Steven R. Weiner on brief for appellant.
John C. Sikorski and Robinson Donovan, P.C. on brief for
appellee.
February 2, 2006
CAMPBELL, Senior Circuit Judge. Appellant plaintiff Jose
Quinones appeals from the granting of summary judgment for appellee
defendant Houser Buick ("Houser") in the United States District
Court for the District of Massachusetts. We affirm.
I. Background and Facts
Quinones, a former automotive technician at Houser, sued
Houser for national origin-based employment discrimination under
Title VII of the Civil Rights Act of 1964, 42 U.S.C. § 2000e et
seq. ("Title VII"), and its state counterpart, Mass. Gen. Laws ch.
151B, §§ 1-10 ("Chapter 151B"). Quinones voluntarily left his job
in March 2003, but he alleges that the defendant's illegal
discrimination against him as a person of Hispanic origin resulted
in the "wrongful payment of wages."
Quinones filed his complaint in state court on May 17,
2004 and listed two causes of action: the Title VII claim and the
Chapter 151B claim.
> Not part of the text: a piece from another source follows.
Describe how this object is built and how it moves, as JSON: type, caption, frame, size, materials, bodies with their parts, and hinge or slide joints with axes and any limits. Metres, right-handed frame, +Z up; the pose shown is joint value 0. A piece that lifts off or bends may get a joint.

On June 10, 2004, Houser removed the action to
federal court. With the parties' consent, the case was assigned to
a magistrate judge for all purposes, pursuant to 28 U.S.C. §
636(c). The defendant moved for summary judgment, and the
magistrate judge entered summary judgment in favor of the defendant
on July 14, 2005 on the grounds that Quinones had not introduced
evidence demonstrating pretext on the part of Houser. This appeal
followed.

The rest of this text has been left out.